Il nuovo "ambiente" digitale
E, tuttavia, la completa lettura del libro ci restituisce un senso più generale, che potremmo tentare di riassumere in questo modo: quello digitale è un nuovo ambiente nel quale l’uomo è immerso. E come ogni nuovo ambiente interagisce con la mente che vi è immersa. La mente (ri)costruisce l’ambiente, ma l’ambiente modifica la mente. In questo caso la reciproca influenza è tale da determinare un’accelerazione evolutiva: qualcuno già parla di Homo sapiens digitalis.
Per usare un’altra metafora e le parole di Paolo Ferri, che ha curato la prefazione, Internet è una sorta di nuova protesi: un’estensione del Sé, anzi, un accrescimento del Sé. Il Sé digitale non annulla il Sé reale, ma appunto lo amplia. In quest’ottica i vantaggi che offre Internet sono decisamente superiore ai rischi, che – come in ogni ambiente – vi si annidano.
Il Sé digitale
Il Sé digitale non ha più bisogno di intermediari per esporsi al mondo. Ma lo fa (lo può fare) direttamente. Con innegabili vantaggi in termini di libertà, ma anche, appunto, con tutti i rischi, cui abbiamo già accennato, di una relazione senza mediazioni.

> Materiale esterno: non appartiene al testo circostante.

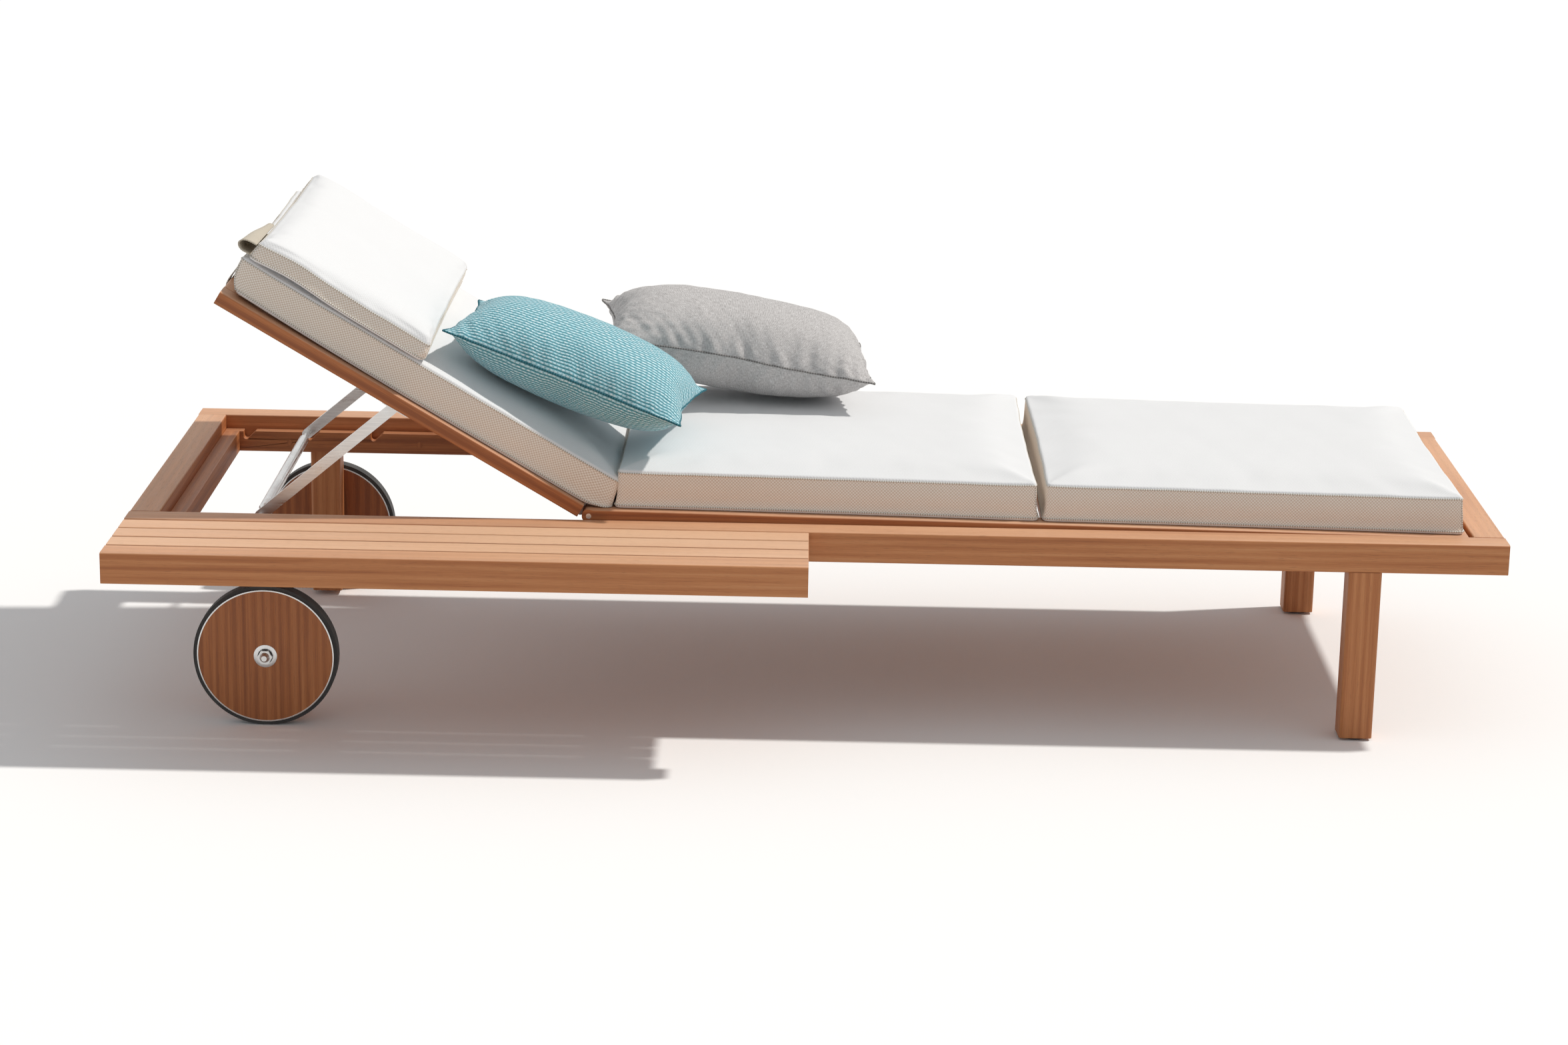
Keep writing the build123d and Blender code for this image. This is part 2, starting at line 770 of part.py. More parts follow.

Ancora. Internet è una nuova tecnologia che interviene nella sfera cognitiva dell’uomo. Un’invenzione come lo sono state quella della scrittura e quella della stampa: capace di rompere antichi e consolidati equilibri, ma potenzialmente in grado di generarne di nuovi e a un livello più alto.
Il grande problema aperto è, ancora una volta, quello segnalato da Ferri: nella nuova dimensione “la conversazione e il dialogo intersoggettivo” tra le persone reali sono compromesse, come sostiene con non celato pessimismo Sherry Turkle, oppure abbiamo la possibilità di svolgere un ruolo attivo nella rete – di costruirla collettivamente – solo che ci ricordiamo di essere “esseri umani” che, per mezzo della rete, interagiscono con altri “esseri umani”, come sostiene con indubbio ottimismo Patricia Wallace?
Il futuro "aperto" di Internet
Non lo sappiamo. Non lo sappiamo ancora, almeno. E non solo perché gli studi sono ancora insufficienti, ma perché la transizione è in atto. Per parafrasare Karl Popper, potremmo dire che il futuro di Internet e della “psicologia di Internet” è aperto. Sta a noi indirizzarla verso un futuro desiderabile. Sta a noi ricordare, appunto, che internet (con la minuscola, come saggiamente propone Stefano Moriggi nella sua post-fazione) è un’invenzione, per quanto potente come quella della scrittura e della stampa, che consente a “esseri umani” di interagire, ancorché con altre e largamente inesplorate modalità, con altri ”esseri umani”.